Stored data
:::::
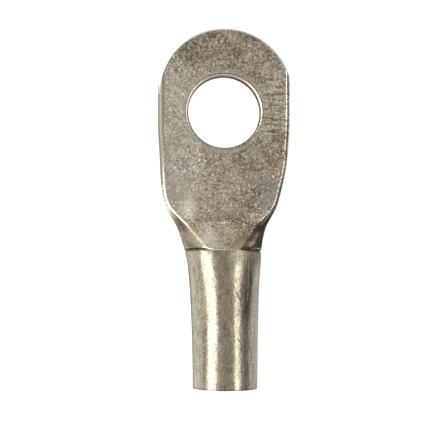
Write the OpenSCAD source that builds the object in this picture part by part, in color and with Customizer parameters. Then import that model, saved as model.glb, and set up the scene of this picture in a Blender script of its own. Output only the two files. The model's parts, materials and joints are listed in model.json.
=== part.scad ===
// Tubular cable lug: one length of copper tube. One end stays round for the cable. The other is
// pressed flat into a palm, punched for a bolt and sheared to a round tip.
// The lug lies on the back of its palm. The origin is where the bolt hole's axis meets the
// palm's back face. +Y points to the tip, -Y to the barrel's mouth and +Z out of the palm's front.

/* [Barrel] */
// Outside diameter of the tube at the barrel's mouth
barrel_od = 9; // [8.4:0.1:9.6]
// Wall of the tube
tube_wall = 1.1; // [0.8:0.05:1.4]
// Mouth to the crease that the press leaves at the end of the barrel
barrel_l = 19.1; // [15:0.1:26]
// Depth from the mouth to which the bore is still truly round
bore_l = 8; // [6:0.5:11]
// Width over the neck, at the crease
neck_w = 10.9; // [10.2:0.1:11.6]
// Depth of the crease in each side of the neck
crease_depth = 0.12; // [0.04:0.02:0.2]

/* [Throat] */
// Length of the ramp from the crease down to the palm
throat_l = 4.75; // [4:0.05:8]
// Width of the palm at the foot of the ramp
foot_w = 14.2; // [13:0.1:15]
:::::
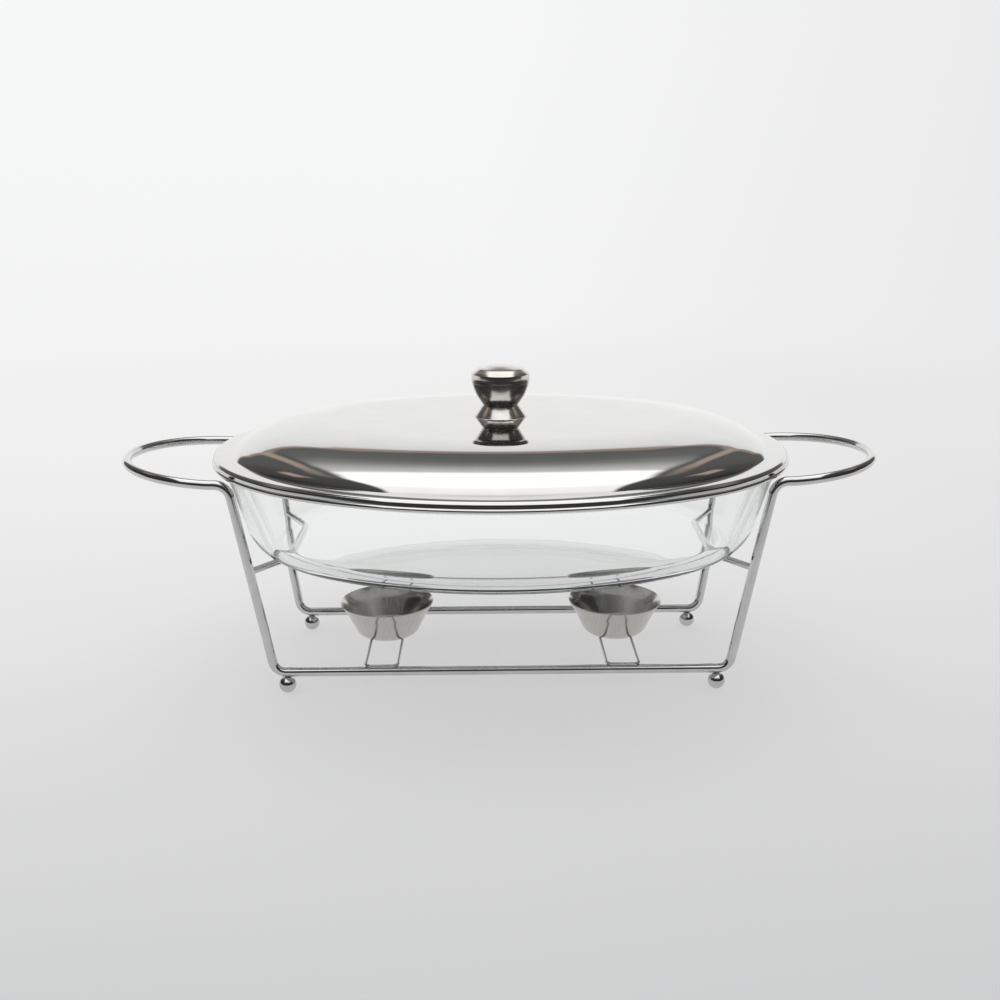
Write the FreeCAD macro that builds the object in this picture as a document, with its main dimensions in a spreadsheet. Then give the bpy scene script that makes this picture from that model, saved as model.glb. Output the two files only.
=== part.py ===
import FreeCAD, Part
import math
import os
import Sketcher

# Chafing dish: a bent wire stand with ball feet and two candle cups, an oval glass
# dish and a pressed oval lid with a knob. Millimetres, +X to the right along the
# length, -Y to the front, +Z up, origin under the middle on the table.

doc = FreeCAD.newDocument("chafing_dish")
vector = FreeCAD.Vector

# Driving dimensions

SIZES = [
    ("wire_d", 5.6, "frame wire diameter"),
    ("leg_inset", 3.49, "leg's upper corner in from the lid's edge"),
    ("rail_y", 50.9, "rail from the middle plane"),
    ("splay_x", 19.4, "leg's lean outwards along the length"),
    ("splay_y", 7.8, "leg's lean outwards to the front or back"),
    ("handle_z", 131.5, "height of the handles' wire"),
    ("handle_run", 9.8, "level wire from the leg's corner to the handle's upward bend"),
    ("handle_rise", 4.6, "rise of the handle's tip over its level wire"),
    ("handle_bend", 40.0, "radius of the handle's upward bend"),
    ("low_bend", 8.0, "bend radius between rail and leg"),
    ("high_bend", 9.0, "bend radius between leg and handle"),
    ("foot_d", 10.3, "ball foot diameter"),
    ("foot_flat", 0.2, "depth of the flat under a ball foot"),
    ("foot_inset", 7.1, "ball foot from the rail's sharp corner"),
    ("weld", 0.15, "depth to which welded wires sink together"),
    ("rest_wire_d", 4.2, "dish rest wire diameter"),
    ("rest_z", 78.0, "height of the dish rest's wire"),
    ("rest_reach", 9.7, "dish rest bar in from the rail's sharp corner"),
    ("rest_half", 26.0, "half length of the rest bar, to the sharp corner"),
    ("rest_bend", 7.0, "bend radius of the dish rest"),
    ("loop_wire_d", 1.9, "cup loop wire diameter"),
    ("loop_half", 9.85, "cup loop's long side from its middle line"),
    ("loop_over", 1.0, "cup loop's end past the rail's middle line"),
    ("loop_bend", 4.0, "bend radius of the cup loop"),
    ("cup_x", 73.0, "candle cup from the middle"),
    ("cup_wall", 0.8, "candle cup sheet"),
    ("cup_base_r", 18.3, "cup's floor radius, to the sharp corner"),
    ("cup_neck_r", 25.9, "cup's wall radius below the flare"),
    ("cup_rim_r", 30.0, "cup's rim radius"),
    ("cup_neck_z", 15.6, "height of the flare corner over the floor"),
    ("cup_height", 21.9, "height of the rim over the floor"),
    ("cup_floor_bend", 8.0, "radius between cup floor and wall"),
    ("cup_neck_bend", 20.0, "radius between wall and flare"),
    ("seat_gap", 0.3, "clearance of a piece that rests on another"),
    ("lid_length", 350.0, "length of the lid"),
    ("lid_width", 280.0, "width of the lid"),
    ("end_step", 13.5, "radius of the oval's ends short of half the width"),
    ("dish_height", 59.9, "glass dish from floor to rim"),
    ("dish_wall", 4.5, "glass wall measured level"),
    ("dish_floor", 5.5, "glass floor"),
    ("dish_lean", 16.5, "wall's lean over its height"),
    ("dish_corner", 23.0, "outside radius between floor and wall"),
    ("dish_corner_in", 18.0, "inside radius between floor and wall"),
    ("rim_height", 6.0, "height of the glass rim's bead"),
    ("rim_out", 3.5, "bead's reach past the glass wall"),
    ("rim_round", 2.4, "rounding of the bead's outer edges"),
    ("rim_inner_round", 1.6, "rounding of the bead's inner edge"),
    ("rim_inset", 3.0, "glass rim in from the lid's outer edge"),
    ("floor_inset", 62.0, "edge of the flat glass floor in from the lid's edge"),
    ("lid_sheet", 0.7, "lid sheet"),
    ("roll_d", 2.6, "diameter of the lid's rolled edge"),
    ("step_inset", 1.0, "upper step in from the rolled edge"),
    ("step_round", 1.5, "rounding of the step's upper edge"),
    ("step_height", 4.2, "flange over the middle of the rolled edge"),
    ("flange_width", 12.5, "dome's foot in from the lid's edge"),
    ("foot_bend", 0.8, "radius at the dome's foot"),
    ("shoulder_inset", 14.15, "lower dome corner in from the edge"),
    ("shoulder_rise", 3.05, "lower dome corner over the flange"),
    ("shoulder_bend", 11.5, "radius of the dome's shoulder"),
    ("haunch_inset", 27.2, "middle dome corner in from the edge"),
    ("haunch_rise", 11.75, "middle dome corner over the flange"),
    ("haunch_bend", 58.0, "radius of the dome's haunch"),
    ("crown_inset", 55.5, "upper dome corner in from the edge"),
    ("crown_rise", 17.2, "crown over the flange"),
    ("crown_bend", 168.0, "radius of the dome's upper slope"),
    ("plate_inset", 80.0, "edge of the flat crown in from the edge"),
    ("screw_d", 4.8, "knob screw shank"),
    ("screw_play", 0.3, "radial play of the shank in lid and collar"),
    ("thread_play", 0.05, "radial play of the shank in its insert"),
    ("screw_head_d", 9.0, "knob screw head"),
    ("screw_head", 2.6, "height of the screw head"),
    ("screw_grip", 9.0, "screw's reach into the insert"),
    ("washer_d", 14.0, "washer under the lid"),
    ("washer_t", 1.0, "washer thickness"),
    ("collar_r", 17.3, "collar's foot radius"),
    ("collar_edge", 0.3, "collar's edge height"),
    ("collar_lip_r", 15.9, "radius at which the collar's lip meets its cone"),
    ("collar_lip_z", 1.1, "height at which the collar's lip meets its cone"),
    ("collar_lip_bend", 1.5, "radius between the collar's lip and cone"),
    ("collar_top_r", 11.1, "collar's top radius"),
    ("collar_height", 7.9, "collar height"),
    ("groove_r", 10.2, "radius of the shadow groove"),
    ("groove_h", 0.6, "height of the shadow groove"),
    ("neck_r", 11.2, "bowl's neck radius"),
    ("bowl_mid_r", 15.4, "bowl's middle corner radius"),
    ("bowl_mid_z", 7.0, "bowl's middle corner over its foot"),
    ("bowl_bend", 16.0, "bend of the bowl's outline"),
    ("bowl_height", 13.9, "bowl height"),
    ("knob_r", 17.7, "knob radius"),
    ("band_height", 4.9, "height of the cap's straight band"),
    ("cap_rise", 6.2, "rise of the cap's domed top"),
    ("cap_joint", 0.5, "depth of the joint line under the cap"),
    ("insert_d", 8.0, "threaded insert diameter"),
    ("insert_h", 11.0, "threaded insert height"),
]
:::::
## What to do
Start at the line with "Write the OpenSCAD", stop at the line with "the palm's front.", and return every line in that stretch exactly, those two included.

## Expected answer
Write the OpenSCAD source that builds the object in this picture part by part, in color and with Customizer parameters. Then import that model, saved as model.glb, and set up the scene of this picture in a Blender script of its own. Output only the two files. The model's parts, materials and joints are listed in model.json.
=== part.scad ===
// Tubular cable lug: one length of copper tube. One end stays round for the cable. The other is
// pressed flat into a palm, punched for a bolt and sheared to a round tip.
// The lug lies on the back of its palm. The origin is where the bolt hole's axis meets the
// palm's back face. +Y points to the tip, -Y to the barrel's mouth and +Z out of the palm's front.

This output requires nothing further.